Choose your evaluation accuracy vs. cost tradeoff with Run Modes
Name | Description | When to Use | Example Use Case |
---|---|---|---|
Precision Plus | Our most rigorous evaluation mode. Uses advanced reasoning models across providers, routed per guardrail metric. Offers the most accurate and interpretable results, at higher latency and cost. | Use for critical evaluations like benchmarking, safety testing, or high-stakes applications. | Running a final evaluation sweep on a new healthcare agent before deployment. |
Precision | A high-accuracy mode using a latency-aware selection of models.

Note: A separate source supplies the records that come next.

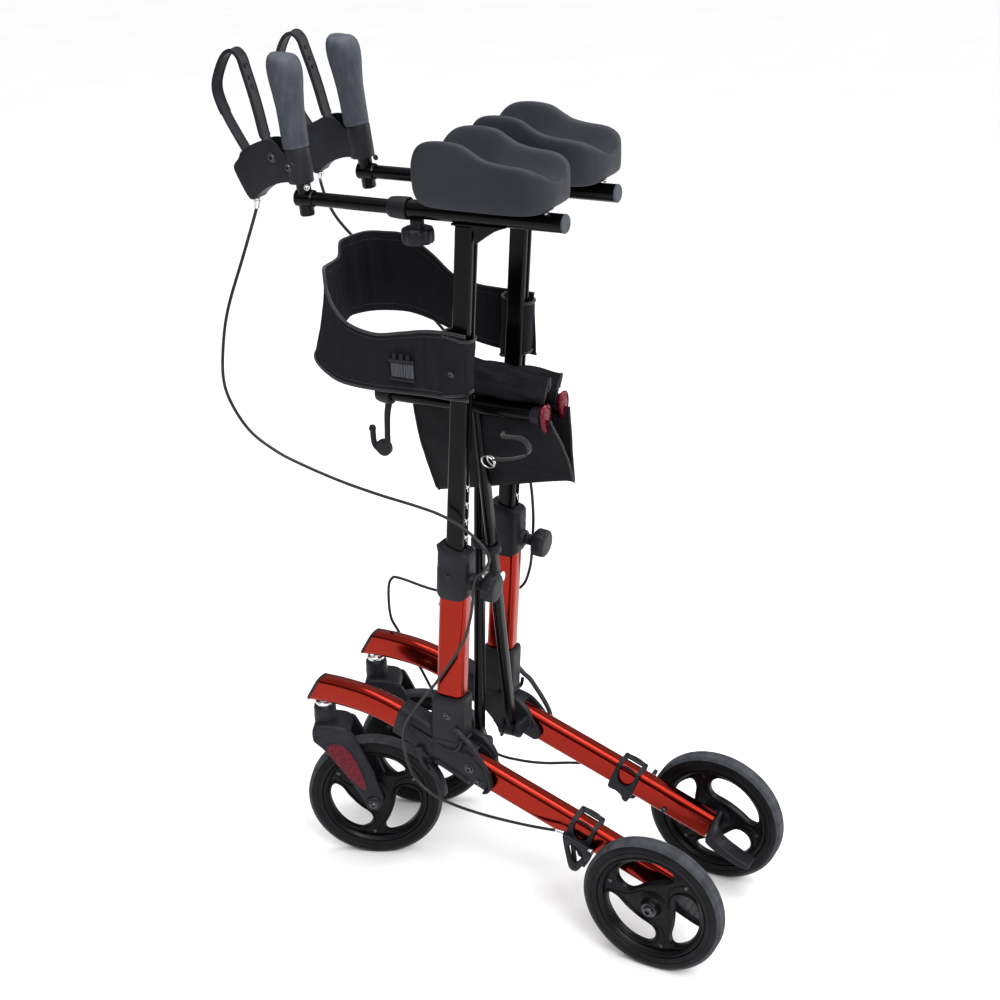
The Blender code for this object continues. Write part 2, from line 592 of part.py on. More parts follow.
    # front caster: stem, fork and wheel, turned a little out of line
    swivel = pivot(f"caster_axis_{side}", (s * CASTER_X, CASTER_Y, 0.0), CASTER_TURN)
    fork = rod(f"caster_fork_{side}", 0.0160, (0, 0, 0.2100), (0, 0, 0.2470), PLASTIC, 24)
    crown = plate("crown", [(-0.0180, 0.2260), (-0.0185, 0.2070), (-0.0090, 0.1965),
                            (0.0040, 0.1940), (0.0200, 0.2010), (0.0350, 0.2080), (0.0380, 0.2200),
                            (0.0280, 0.2310), (-0.0110, 0.2330)], 0.0520, 0.0)
    stem = rod("stem", 0.0095, (0, 0, 0.2300), (0, 0, 0.2720), sides=20)
    join(fork, crown, stem)
    for dx in (-0.0225, 0.0225):
        arm_plate = plate("fork_arm", [
            (-0.0160, 0.2150), (-0.0180, 0.2073), (-0.0060, 0.1960), (-0.0024, 0.1915),
            (0.0333, 0.1366), (0.0499, 0.1029), (0.0560, 0.0930), (0.0645, 0.0895),
            (0.0735, 0.0930), (0.0790, 0.1030), (0.0779, 0.1169), (0.0680, 0.1500),
            (0.0560, 0.1838), (0.0440, 0.2130), (0.0360, 0.2270)], 0.0080, dx)
        join(fork, arm_plate)
    axle_pin = rod("wheel_pin", 0.0040, (-0.0290, CASTER_TRAIL, WHEEL_R), (0.0290, CASTER_TRAIL, WHEEL_R),
                   sides=16)
    join(fork, axle_pin)
    leaf = [(0.0030, 0.2000), (0.0150, 0.2040), (0.0300, 0.1985), (0.0420, 0.1790),
            (0.0510, 0.1540), (0.0560, 0.1260), (0.0515, 0.1230), (0.0330, 0.1430),
            (0.0120, 0.1740), (0.0020, 0.1920)]
    cut(fork, plate("lens_pocket", swell(leaf, 0.0004), 0.0060, s * 0.0275))
    hang(smooth(settle(fork), 40), swivel)
    hang(smooth(plate(f"fork_reflector_{side}", leaf, 0.0026, s * 0.0262, LENS)), swivel)
    wheel(f"front_wheel_{side}", (0, CASTER_TRAIL, WHEEL_R), 44, -0.0180, 0.0180, 0.0044, swivel)

    return x


# ---- brake cables -----------------------------------------------------------
def build_cables():
    left = [(0.0735, -0.3069, 1.0066), (0.0740, -0.3095, 0.9930), (0.0840, -0.3300, 0.9330),
            (0.1060, -0.3480, 0.8640), (0.1180, -0.3540, 0.8150), (0.1250, -0.3545, 0.7680),
            (0.1240, -0.3450, 0.7320), (0.1170, -0.3250, 0.6950), (0.1100, -0.2930, 0.6700),
            (0.1040, -0.2590, 0.6540), (0.1000, -0.1990, 0.6370), (0.1000, -0.1370, 0.6270),
            (0.1000, -0.0850, 0.6210), (0.0980, -0.0500, 0.6140), (0.0960, -0.0200, 0.6020),
            (0.0930, 0.0060, 0.5820), (0.0915, 0.0190, 0.5600), (0.0905, 0.0100, 0.5400),
            (0.0905, -0.0020, 0.5280), (0.0910, -0.0070, 0.5120), (0.0920, -0.0090, 0.4920),
            (0.0950, -0.0120, 0.4680), (0.0975, -0.0210, 0.4360), (0.0980, -0.0410, 0.4000),
            (0.0980, -0.0710, 0.3550),
            (0.1000, -0.1080, 0.3040), (0.1010, -0.1270, 0.2680), (0.1010, -0.1280, 0.2280),
            (0.1000, -0.1170, 0.1940), (0.0990, -0.0920, 0.1710), (0.0980, -0.0600, 0.1610),
            (0.0975, -0.0200, 0.1570), (0.0970, 0.0200, 0.1565), (0.0965, 0.0600, 0.1580),
            (0.0958, 0.0880, 0.1600), (0.0955, 0.1060, 0.1620)]
    right = [(-0.0735, -0.3069, 1.0066), (-0.0740, -0.3080, 0.9900), (-0.0800, -0.3000, 0.9550),
             (-0.0900, -0.2800, 0.9200), (-0.1120, -0.2300, 0.8600), (-0.1180, -0.1500, 0.7800),
             (-0.1120, -0.0800, 0.7000), (-0.1040, -0.0300, 0.6300), (-0.1000, -0.0180, 0.5890),
             (-0.0980, -0.0140, 0.5400), (-0.0960, -0.0160, 0.4940), (-0.0970, -0.0230, 0.4480),
             (-0.1000, -0.0420, 0.4130), (-0.1020, -0.0900, 0.3900), (-0.1020, -0.1400, 0.3810),
             (-0.1010, -0.1900, 0.3800), (-0.1000, -0.2450, 0.3880), (-0.0985, -0.2590, 0.3850),
             (-0.0970, -0.2650, 0.3660), (-0.0970, -0.2650, 0.3220), (-0.0980, -0.2530, 0.2960),
             (-0.0975, -0.2180, 0.2400), (-0.0940, -0.1850, 0.1880), (-0.0970, -0.1450, 0.1450),
             (-0.1000, -0.0950, 0.1190), (-0.0990, -0.0540, 0.1180), (-0.0980, -0.0110, 0.1250),
             (-0.0970, 0.0300, 0.1370), (-0.0960, 0.0750, 0.1490), (-0.0955, 0.1060, 0.1620)]
    wire("brake_cable_left", spline_through(left, 2), 0.0021, CABLE, 1)
    wire("brake_cable_right", spline_through(right, 2), 0.0021, CABLE, 1)


# ---- cross brace, seat and backrest -----------------------------------------
def build_middle():
    oval = rounded(0.019, 0.013, 0.006, 3)

    def brace(name, s, y):
        foot, top = Vector((s * FOOT_X, y, FOOT_Z)), Vector((-s * FOOT_X, y, SEAT_Z))
        run = (top - foot).normalized()
        side = Vector((run.z, 0, -run.x))
        rings = [[tuple(foot + run * t + side * u + Vector((0, v, 0))) for u, v in oval]
                 for t in (0.0, (top - foot).length)]
        tube = loft(name, rings, BLACK)
        join(tube, rod("eye", 0.0115, (s * FOOT_X, y - 0.0065, FOOT_Z), (s * FOOT_X, y + 0.0065, FOOT_Z)),
             rod("seat_rail", 0.0095, (-s * FOOT_X, -0.1660, SEAT_Z), (-s * FOOT_X, 0.0720, SEAT_Z)))
        cut(tube, rod("cross_bore", 0.0047, (0, y - 0.02, CROSS_Z), (0, y + 0.02, CROSS_Z), sides=16))
        if s > 0:
            cut(tube, rod("foot_bore", 0.0049, (s * FOOT_X, y - 0.02, FOOT_Z),
                          (s * FOOT_X, y + 0.02, FOOT_Z), sides=16))
        return smooth(settle(tube), 40)

    origin_at(brace("brace_a", 1, BRACE_A_Y), (FOOT_X, BRACE_A_Y, FOOT_Z))
    origin_at(brace("brace_b", -1, BRACE_B_Y), (0, BRACE_B_Y, CROSS_Z))
    bolt = rod("cross_bolt", 0.0043, (0, -0.0610, CROSS_Z), (0, -0.0130, CROSS_Z), STEEL, 16)
    join(bolt, rod("head", 0.0080, (0, -0.0610, CROSS_Z), (0, -0.0560, CROSS_Z), sides=6),
         rod("nut", 0.0080, (0, -0.0180, CROSS_Z), (0, -0.0130, CROSS_Z), sides=6),
         rod("spacer", 0.0080, (0, -0.0415, CROSS_Z), (0, -0.0325, CROSS_Z)))
    smooth(settle(bolt))

    # reflectors that close the seat rails' rear ends
    for name, s in (("seat_reflector_left", 1), ("seat_reflector_right", -1)):
        outline = [(s * FOOT_X + u, SEAT_Z + v) for u, v in
                   ((-0.013, 0.010), (-0.008, 0.016), (0.008, 0.016), (0.013, 0.010),
                    (0.013, 0.0), (0.008, -0.018), (0.003, -0.028), (-0.003, -0.028),
                    (-0.008, -0.018), (-0.013, 0.0))]
        smooth(loft(name, [[(u, y, v) for u, v in outline] for y in (0.0723, 0.0790)], LENS))

    # hook under the left seat rail's front end
    hook = wire("cane_hook", spline_through([
        (FOOT_X, -0.1600, 0.7290), (FOOT_X, -0.1640, 0.7100), (FOOT_X, -0.1660, 0.6850),
        (FOOT_X, -0.1680, 0.6640), (FOOT_X, -0.1780, 0.6560), (FOOT_X, -0.1880, 0.6640),
        (FOOT_X, -0.1895, 0.6850)], 3), 0.0035, PLASTIC)
    join(hook, rod("hook_clip", 0.0140, (FOOT_X, -0.1640, SEAT_Z), (FOOT_X, -0.1530, SEAT_Z)),
         rod("hook_pad", 0.0100, (FOOT_X - 0.004, -0.1720, 0.6590), (FOOT_X + 0.004, -0.1720, 0.6590)))
    cut(hook, rod("clip_bore", 0.0098, (FOOT_X, -0.18, SEAT_Z), (FOOT_X, -0.14, SEAT_Z)))
    smooth(settle(hook), 40)

    # folded seat: a plain closed form that hangs between the two rails
    def seat_ring(y, low_y, low, high):
        half = [(0.0140, high), (0.0280, high - 0.010), (0.0330, SEAT_Z + 0.030),
                (0.0270, SEAT_Z + 0.0130), (0.0130, SEAT_Z + 0.0110), (0.0035, SEAT_Z - 0.010),
                (0.0014, low + 0.004)]
        left = [(u, y if v > SEAT_Z - 0.02 else low_y, v) for u, v in half]
        right = [(-u, w, v) for u, w, v in reversed(left)]
        return left + [(0.0, low_y, low)] + right + [(0.0, y, high - 0.006)]

    seat = loft("seat_fabric", [
        seat_ring(-0.1200, -0.1180, 0.6600, 0.7700), seat_ring(-0.1100, -0.1050, 0.5990, 0.7900),
        seat_ring(-0.0600, -0.0600, 0.6100, 0.8010), seat_ring(-0.0100, -0.0100, 0.6230, 0.8010),
        seat_ring(0.0300, 0.0400, 0.6380, 0.8000), seat_ring(0.0600, 0.0880, 0.6440, 0.7960),
        seat_ring(0.0718, 0.0990, 0.6600, 0.7920)], WEB)
    smooth(seat, 50)

    # backrest band from post to post round the front
    # x, y, lower edge, upper edge and how far the band leans out at its foot
    table = [(0.0735, 0.0085, 0.7775, 0.8620, 0.000), (0.0925, 0.0080, 0.7775, 0.8620, 0.000),
             (0.0950, -0.0100, 0.7775, 0.8635, 0.000), (0.0955, -0.0300, 0.7775, 0.8650, 0.000),
             (0.0955, -0.0600, 0.7780, 0.8625, 0.001), (0.0950, -0.0900, 0.7775, 0.8565, 0.002),
             (0.0935, -0.1360, 0.7765, 0.8480, 0.005), (0.0880, -0.1830, 0.7790, 0.8540, 0.009),
             (0.0770, -0.2130, 0.7870, 0.8690, 0.011), (0.0610, -0.2340, 0.7950, 0.8850, 0.011),
             (0.0470, -0.2430, 0.8000, 0.9020, 0.009), (0.0300, -0.2480, 0.8030, 0.9060, 0.004),
             (0.0080, -0.2520, 0.8050, 0.9040, 0.000), (-0.0200, -0.2570, 0.8080, 0.9030, 0.000),
             (-0.0320, -0.2600, 0.8100, 0.9060, 0.000), (-0.0390, -0.2615, 0.8120, 0.9200, 0.000),
             (-0.0520, -0.2600, 0.8160, 0.9230, 0.000), (-0.0740, -0.2440, 0.8170, 0.9270, 0.000),
             (-0.0870, -0.2200, 0.8170, 0.9260, 0.000), (-0.0920, -0.1900, 0.8160, 0.9230, 0.000),
             (-0.0940, -0.1550, 0.8080, 0.9020, 0.000), (-0.0950, -0.1200, 0.7950, 0.8740, 0.000),
             (-0.0955, -0.0850, 0.7845, 0.8640, 0.000), (-0.0955, -0.0500, 0.7790, 0.8620, 0.000),
             (-0.0950, -0.0100, 0.7775, 0.8620, 0.000), (-0.0925, 0.0080, 0.7775, 0.8620, 0.000),
             (-0.0735, 0.0085, 0.7775, 0.8620, 0.000)]
    line = spline_through([row[:2] + (row[4],) for row in table], 2)
    edges = spline_through([row[2:4] + (0.0,) for row in table], 2)
    n = len(line) - 1
    bm = bmesh.new()
    bmesh.ops.create_grid(bm, x_segments=n, y_segments=2, size=0.5)
    for v in bm.verts:
        k = round((v.co.x + 0.5) * n)
        p, t = line[k], v.co.y + 0.5
        ahead, behind = line[min(k + 1, n)], line[max(k - 1, 0)]
        out = Vector((behind.y - ahead.y, ahead.x - behind.x, 0.0)).normalized()
        flat = Vector((p.x, p.y, edges[k].x + t * (edges[k].y - edges[k].x)))
        v.co = flat + out * p.z * (1 - 2 * t)
    band = from_bmesh("backrest_band", bm, WEB)
    thick = band.modifiers.new("thickness", "SOLIDIFY")
    thick.thickness = 0.004
    thick.offset = 0.0
    smooth(band, 60)


build_side(1, "left")
build_side(-1, "right")
build_cables()
build_middle()
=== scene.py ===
"""Upright forearm walker, folded: the looks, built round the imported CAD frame."""
from functools import partial
from math import cos, pi, radians, sin, tau

import bpy
import bmesh
from mathutils import Matrix, Vector, noise


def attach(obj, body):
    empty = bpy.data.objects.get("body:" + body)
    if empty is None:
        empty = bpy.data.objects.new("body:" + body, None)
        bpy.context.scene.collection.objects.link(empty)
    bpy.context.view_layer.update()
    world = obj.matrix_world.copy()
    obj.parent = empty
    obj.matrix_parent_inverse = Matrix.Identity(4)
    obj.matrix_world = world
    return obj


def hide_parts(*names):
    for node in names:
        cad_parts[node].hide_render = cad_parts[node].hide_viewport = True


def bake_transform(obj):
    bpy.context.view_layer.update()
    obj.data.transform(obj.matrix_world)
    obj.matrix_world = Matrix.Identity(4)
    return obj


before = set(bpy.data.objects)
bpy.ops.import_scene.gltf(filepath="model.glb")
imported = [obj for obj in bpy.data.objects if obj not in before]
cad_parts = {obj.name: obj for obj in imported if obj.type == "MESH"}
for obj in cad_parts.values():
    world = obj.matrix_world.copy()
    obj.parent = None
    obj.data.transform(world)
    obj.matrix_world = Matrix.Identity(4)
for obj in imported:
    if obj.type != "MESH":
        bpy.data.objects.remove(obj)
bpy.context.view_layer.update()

ORIGIN, X_AXIS, Y_AXIS, Z_AXIS = (0, 0, 0), (1, 0, 0), (0, 1, 0), (0, 0, 1)


def mm(*rows):
    """Rows of millimetres as metres."""
    return [tuple(v / 1000 for v in row) for row in rows]


def both(half):
    """A profile and its mirror image, for a turned piece that is the same at both ends."""
    return half + [(r, -h) for r, h in reversed(half)]


def polar(r, angle):
    return r * cos(angle), r * sin(angle)


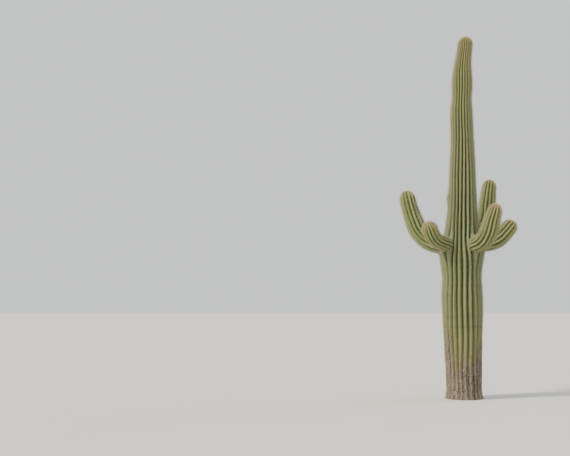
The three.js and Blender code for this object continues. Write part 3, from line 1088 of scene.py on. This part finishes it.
# %% Spines
FEWEST_SPINES, MOST_SPINES, MORE_OR_FEWER = 9, 24, 2
CENTRAL_SPINES = 6
CENTRAL_LENGTHS, RADIAL_LENGTHS = (0.026, 0.042), (0.012, 0.022)
OLD_LENGTH, GAINED_BY_YOUTH = 0.75, 0.17
WORN_SHARE, WORN_LENGTH = 0.95, 0.5
CENTRAL_LEANS, RADIAL_LEANS = (4, 48), (58, 84)
TURN_JITTER = 0.3
CENTRAL_THICKNESS, RADIAL_THICKNESS = 0.0013, 0.0008
ROOT_SHARE = 0.5
CORNERS = np.radians((0, 120, 240))
SPINES_PER_PIECE = 45000
SPINE_SEED = 100
SPINE_STREAK_MM = 8
HORN_IOR = 1.54

# tint, darker and lighter tone, roughness
SPINE_TONES = (
    ("weathered", "#6f664c", "#958b70", 0.75),
    ("ash", "#9b906e", "#c3b894", 0.6),
    ("straw", "#b9a576", "#dccc9f", 0.45),
    ("red_brown", "#65422f", "#8c5f42", 0.45),
)

# the chances of these tints, on the oldest areoles or on the youngest
WEATHERED_WHEN_OLD, ASH_WHEN_OLD = 1.5, 1.2
STRAW_WHEN_YOUNG, RED_BROWN_WHEN_YOUNG = 1.1, 0.15


def spine_horn(tint, dark, light, roughness):
    finish = {"Roughness": roughness, "IOR": HORN_IOR}
    return mottled_material(f"spine_horn_{tint}", SPINE_STREAK_MM, dark, light, finish)


def by_kind(rng, central, central_range, radial_range):
    """A random value for each spine, from the range of its kind."""
    count = len(central)
    return np.where(central, rng.uniform(*central_range, count), rng.uniform(*radial_range, count))


def spine_points(areoles, rng):
    """Four corners for each spine, three round its root and one at its tip, and its areole's youth."""
    full = FEWEST_SPINES + (MOST_SPINES - FEWEST_SPINES) * areoles.youth
    number = full * (1 - WORN_SHARE * areoles.worn) + rng.uniform(-MORE_OR_FEWER, MORE_OR_FEWER, len(full))
    number = np.round(number).clip(0).astype(int)
    owner = np.repeat(np.arange(len(number)), number)
    rank = np.arange(len(owner)) - np.repeat(np.cumsum(number) - number, number)
    central = rank < CENTRAL_SPINES
    lean = np.radians(by_kind(rng, central, CENTRAL_LEANS, RADIAL_LEANS))
    turn = rank * GOLDEN_ANGLE + rng.uniform(0, 2 * np.pi, len(number))[owner]
    turn = turn + rng.uniform(-TURN_JITTER, TURN_JITTER, len(rank))
    youth = areoles.youth[owner]
    length = by_kind(rng, central, CENTRAL_LENGTHS, RADIAL_LENGTHS) * (OLD_LENGTH + GAINED_BY_YOUTH * youth)
    length = (length * (1 - WORN_LENGTH * areoles.worn[owner]))[:, None]
    thickness = np.where(central, CENTRAL_THICKNESS, RADIAL_THICKNESS)[:, None]
    normal, upward = areoles.normal[owner], areoles.upward[owner]
    sideways = np.cross(normal, upward)
    flat, first = swung(turn, upward, sideways), swung(turn, sideways, -upward)
    direction = swung(lean, normal, flat)
    second = np.cross(direction, first)
    root = areoles.place[owner] + ROOT_SHARE * FELT_RISE * normal
    root = root + ROOT_SHARE * FELT_HALF_WIDTH * np.sin(lean)[:, None] * flat
    ring = [root + thickness * swung(corner, first, second) for corner in CORNERS]
    return np.stack([*ring, root + length * direction], axis=1), youth


def spine_tints(youth, rng):
    """Deal a row of SPINE_TONES to each spine. The older its areole is, the greyer it may be."""
    weathered, ash = WEATHERED_WHEN_OLD * (1 - youth) ** 2, ASH_WHEN_OLD - youth
    straw, red_brown = STRAW_WHEN_YOUNG * youth**2, RED_BROWN_WHEN_YOUNG * youth
    chances = np.stack([weathered, ash, straw, red_brown], axis=1)
    limits = np.cumsum(chances / chances.sum(axis=1, keepdims=True), axis=1)
    tint = (rng.random(len(youth))[:, None] > limits).sum(axis=1)
    return tint.clip(max=len(SPINE_TONES) - 1).astype(np.int32)


def spine_mesh(name, points, tints):
    corners = np.array([(0, 2, 1), (0, 1, 3), (1, 2, 3), (2, 0, 3)])
    faces = (4 * np.arange(len(points))[:, None, None] + corners).reshape(-1, 3)
    mesh = new_mesh(name, points, faces.tolist())
    mesh.polygons.foreach_set("material_index", np.repeat(tints, len(corners)))
    return mesh


horns = [spine_horn(*tones) for tones in SPINE_TONES]
for seed, (name, found) in enumerate(plant_areoles.items()):
    rng = np.random.default_rng(SPINE_SEED + seed)
    points, youth = spine_points(found, rng)
    tints = spine_tints(youth, rng)
    pieces = math.ceil(len(points) / SPINES_PER_PIECE)
    for n, (part, tint) in enumerate(zip(np.array_split(points, pieces), np.array_split(tints, pieces))):
        part_name = f"{name}_spines_{n + 1}" if pieces > 1 else f"{name}_spines"
        add_piece(part_name, spine_mesh(part_name, part, tint), horns)

# %% [markdown]
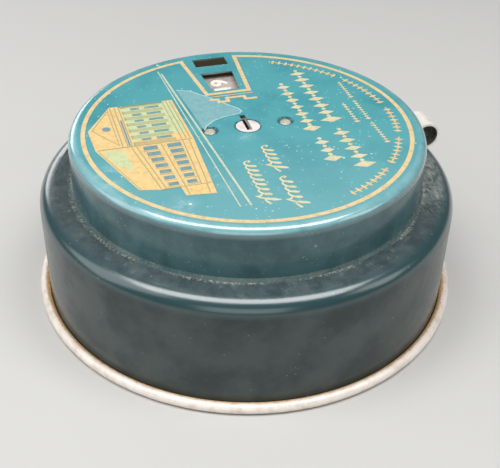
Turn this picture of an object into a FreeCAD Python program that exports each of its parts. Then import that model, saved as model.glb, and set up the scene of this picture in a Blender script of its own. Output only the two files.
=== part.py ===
import FreeCAD, Part
import math
import os

# A round tin money box in millimetres.  A wide lower drum holds the coins and a
# narrower upper drum, a slip lid, carries the lock, the counter and the coin chute.
# The origin is the centre of the face it stands on, +Z is up, and the two windows
# in the lid lie towards +X.  The lever's curled tab stands towards -Y.

# overall sizes
shoulder_height = 35.2
lid_height = 15.6
lid_radius = 50.8
shoulder_width = 9.7
sheet = 0.5
pin_clearance = 0.05

# lower drum
fold_radius = 4.5
neck_height = 4.0
neck_clearance = 0.25
neck_bend = 0.5
foot_bend = 0.5
foot_flange_reach = 1.4

# base plate, curled over the foot of the drum
curl_radius = 1.5
curl_offset = 1.5
curl_end_angle = 150.0
base_recess = 2.0
base_step = 1.0
base_gap = 0.6
base_rib_radius = 38.0
base_rib_width = 3.0
base_rib_height = 0.8

# upper drum
lid_edge_radius = 2.4
hem_height = 0.9
hem_flare = 0.55
number_window_length = 12.2
number_window_inner_half = 4.2
number_window_outer_half = 5.1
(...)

Balances depth of reasoning with production responsiveness. | When you want strong accuracy and reliability for evaluations running in active experiments or CI pipelines. | Monitoring prompt regressions across daily deployments of a legal research bot. |
Smart (default) | Balanced mode that selects cost-effective models with solid accuracy across tasks. Default for all DeepRails workflows. | Best for iterative development, in-tool debugging, and general experimentation where cost matters. | Testing different prompt variants for summarizing financial documents. |
Economy | Lowest-cost mode that uses compact models for fast, large-scale signal generation. Tradeoff: less precise than other modes. | Useful for early-stage data triage, bulk screening, or exploration where granular fidelity isn’t yet needed. | Screening 10,000 outputs from a code generation model to flag possible safety violations. |